Tax and accounts software for accountants, tax specialists, SMEs and business owners

Taxshield P11D Manager

Throughout the body of this Agreement, the contracting parties to this Agreement are referred to as "Taxshield”, "you” or "the Customer”.

Your right to use this web-based software system is subject to the terms set out in this licence agreement (Agreement). Please read the terms and conditions below before proceeding. Proceeding to access the online system signifies your acceptance of the terms and conditions. If you do not agree to be bound by the terms and conditions of this Agreement, you should promptly return your login details to Taxshield (a trading name of Shield Products Limited) and permanently delete any record of these details (electronic or otherwise). Prompt return of the full details as described will give rise to a refund of your purchase money.


1. Program and Grant of Licence


1.1  The "Program" means the web-based software system accessed via using the login details provided and any other relevant operational literature or data. Under copyright law you are prohibited from copying, duplicating, accessing or otherwise utilising the software without the consent of Taxshield. In consideration of your agreement to the terms of this Licence, Taxshield grants you, the purchaser of the service, a non-exclusive right (the "Licence") to access and utilise the web-based software system as permitted by this Agreement. Any and all references to the word 'software' in this Agreement shall mean the object code only of the web-based software system. The Licence is personal to you, and may not be assigned, sold or transferred in any other way without Taxshield's express prior consent in writing.

1.2  For the purposes of this Agreement, you agree that any person that you engage to enter personal data using the Program shall be regarded as a "subprocessor”.

1.3  Taxshield agrees that (save as set out above) it shall not subcontract, in whole or in part, all or any of its data processing obligations without prior consent of the Customer, which consent the Customer may grant or withhold in its sole and absolute discretion. Taxshield shall provide the Customer promptly with all information requested or required by the Customer in relation to any subprocessor proposed by Taxshield in connection with any request or approach to the Data Controller for its consent.

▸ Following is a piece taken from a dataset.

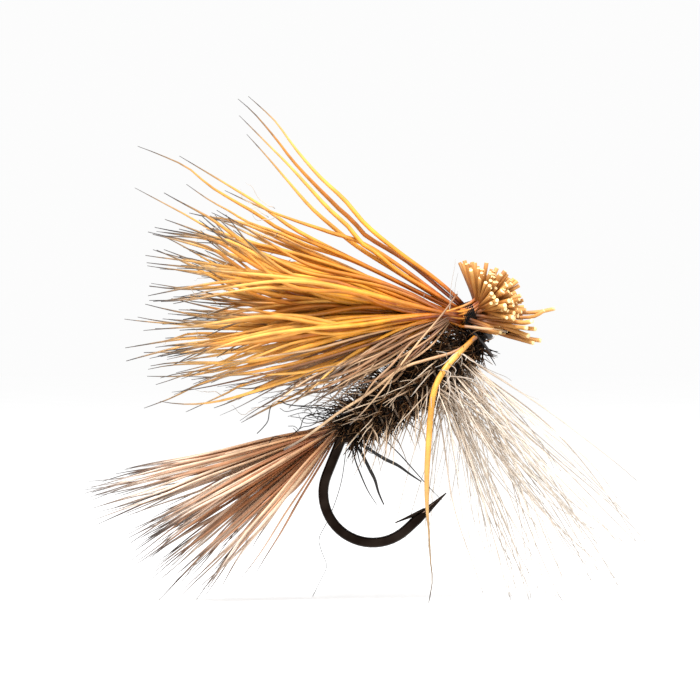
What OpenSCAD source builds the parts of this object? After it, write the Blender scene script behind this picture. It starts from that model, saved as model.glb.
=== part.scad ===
// Dry fly in the deer-hair caddis style, tied on a size 10 down-eye hook.
// It stands on its hackle and tail tips, with its shank pitched up, as it sits on the water.
// The origin is the centre of the hook eye's hole, +X points to the head and +Z up.

/* [Hook] */
// Pitch of the shank above the water as the fly stands, in degrees; the eye is turned down by as much
stand_pitch = 36; // [34:1:38]
// Height of the eye above the water, which the lowest hackle and tail tips touch
stand_height = 15.3; // [15:0.1:15.6]
// Diameter of the hook wire
wire_d = 0.58; // [0.54:0.01:0.6]
// Diameter of the hole in the eye
eye_hole_d = 1.0; // [0.9:0.05:1.1]
// Diameter of the tapered wire that forms the eye
eye_wire_d = 0.48; // [0.46:0.01:0.5]
// Straight length of the shank behind the eye
shank_length = 10.0; // [9.9:0.1:10.1]
// Radius of the round bend, to the middle of the wire
bend_r = 2.78; // [2.7:0.02:2.86]
// Length of the straight spear, from the bend to the point
spear_length = 3.06; // [2.9:0.02:3.2]
// Thickness of the bend across its forged flats
forged_t = 0.44; // [0.4:0.02:0.5]

/* [Body] */
// Largest radius of the dubbed body
body_r_max = 1.15; // [1.0:0.05:1.2]
// Diameter of the tying thread
thread_d = 0.09; // [0.08:0.01:0.1]
// Diameter of the hackle quills
quill_d = 0.16; // [0.12:0.02:0.18]

/* [Hair and hackle] */
// Length of the longest wing hair, from the collar to its tip
wing_length = 20.8; // [19:0.1:21.5]
// Length of the clipped butts, from the middle of the collar
butt_length = 3.4; // [3.1:0.1:3.6]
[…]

1.4  (a) Under the terms of this licence YOU ARE PERMITTED TO:

(i) access and utilise the Program in connection with a single personal computer including a lap-top or, where you have purchased a network version, on a single network which is under your control. If you wish to access and utilise the system on more than one computer or network, you must obtain a separate licence;



(i) copy, duplicate or replicate the Program or seek to sub-license or assign the licence or your rights under it;

(ii) use, copy or transfer the software or other component parts of the Program except as allowed for by this Agreement;

(iii) distribute, rent, loan, lease, sub-license or otherwise deal in the software and or any other component elements of the Program;

(iv) alter, adapt, merge, modify or translate the software or other component elements of the Program in any way, or for any purpose, other than with the prior written consent of Taxshield;

(v) reverse engineer, disassemble or de-compile the software otherwise than with the prior written consent of Taxshield;

(vi) remove, change or obscure any identification marks or notices of proprietary rights and restrictions on or in the software and any other component elements of the Program.


2. Termination


(a) Taxshield may, at its sole and absolute discretion, terminate the licence, in which event it will refund to you the purchase price of the Program access.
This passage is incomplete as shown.